Nous sommes dans un environnement VUCA : les alliances des assaillants ont des variantes infinies, les données qui proviennent du terrain sont incertaines, arrivent tardivement ou sont impossible à analyser. De nombreux indices économiques sont illisibles avec les grilles de lecture traditionnelles, il est donc impossible de continuer à opérer avec la confiance et la sérénité d’hier. Au siècle dernier, les erreurs pouvaient être encaissées et les défaillances pardonnées sur un ou deux exercices comptables. Cette marge de sécurité n’existe plus pour la majorité des entreprises. Les décisions doivent dorénavant être éclairées et rapides, de l’ordre du réflexe, et les processus décisionnels s’en trouvent bousculés. On passe du leadership (diriger avec des attributions hiérarchiques liées à une fonction) au leadershift (décisionnaires ou directoire intégrant différents niveaux hiérarchiques et autorités de compétences dans un environnement en changement permanent).
Il n’est plus plus possible d’avoir UNE stratégie digitale
Demandez à voir l’expression de la stratégie digitale de n’importe quelle entreprise et vous vous rendrez compte que si l’on veut avoir une représentation holistique de tous les enjeux liés au numérique, c’est soit une note extrêmement verbeuse et complexe, loin des réalités opérationnelles, soit le néant. C’est généralement un document que l’on peine à consigner, à rendre intelligible, que l’on édulcore et affadie pour embrasser toutes les réalités de l’entreprise et que l’on à bien du mal à communiquer en interne comme en externe. De plus c’est un document qui a, tout le monde le sait, une date de péremption que l’on sous estime systématiquement, bien qu’il fourmille de néologismes qui ne sont pas encore entrés dans le dictionnaire.
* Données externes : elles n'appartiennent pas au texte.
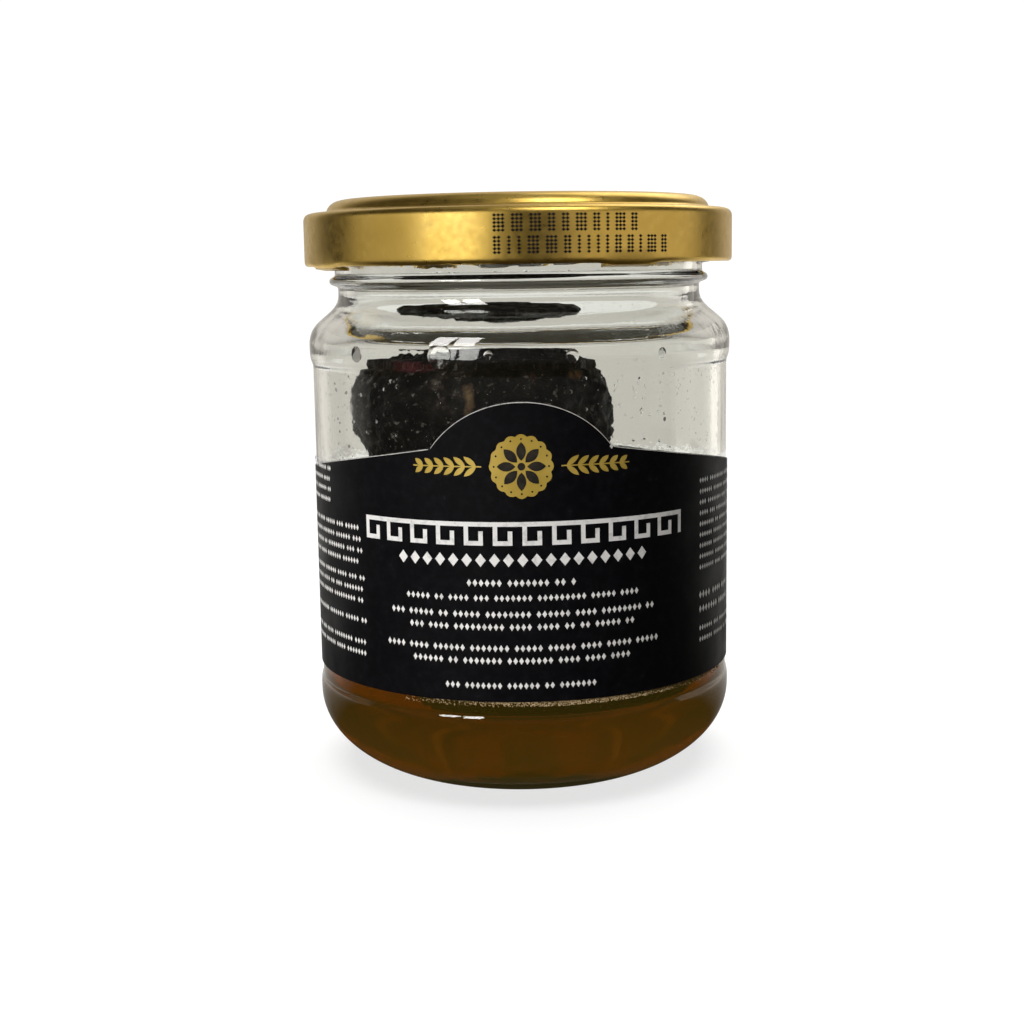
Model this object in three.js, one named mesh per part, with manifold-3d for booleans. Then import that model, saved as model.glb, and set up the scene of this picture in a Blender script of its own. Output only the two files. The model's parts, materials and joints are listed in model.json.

Mais après tout, comment formaliser une stratégie digitale qui englobe pour un grand groupe l’ensemble de ses métiers, avec des besoins différents et des marchés différents ? La réponse est simple : c’est complexe et c’est dangereux.
Il est nécessaire d’avoir une stratégie d’entreprise dans un monde digital
La différence est que dans la stratégie digitale on décrit et dessine les chemins, alors que dans la stratégie dans un monde digital on donne envie de prendre la route et d’atteindre un but. Pour la simple et bonne raison que c’est une vision que l’on exprime, avec une direction et des objectifs. L’emphase est mise sur les grands enjeux de l’entreprise et non les moyens de les mettre en œuvre.
On exprime plus simplement une trajectoire et ce vers quoi on se dirige avec une vision cible. Ainsi, il est aujourd’hui nécessaire de pouvoir donner de la souplesse opérationnelle pour ne pas contraindre les équipes avec des injonctions fonctionnelles ou technologiques. Il faut libérer la créativité et donner de l’autonomie à vos équipes, il faut doter la structure d’une capacité à s’adapter rapidement aux usages et aux technologies. Gardez bien en tête que ces derniers changent de toute manière beaucoup plus vite que la capacité de l’entreprise à supporter l’accélération que vous ne pourrez plus jamais dicter votre rythme au marché, comme c’était le cas au XXe siècle avec les grandes vagues publicitaires.
On s’adapte et on adapte en permanence. Si les collaborateurs comprennent que l’on sait qu’il y a une latence, mais que l’on garde le cap, ils continueront d’avancer sans se décourager, ils resteront mobilisés sur le cap. Pour aligner le business à l’époque, il faut faire avec les règles de l’époque en étant orienté par les événements autant que par les décisions et la vision. Il faut sensibiliser les collaborateurs, les acculturer, les former et les inspirer.
Il faut faire aimer plutôt que faire craindre, « L’art de la guerre » de Sun Tzu est aujourd’hui préféré à « L’art d’aimer » d’Erich Fromm, et pourtant la conquête amoureuse est plus efficace que la conquête par les armes.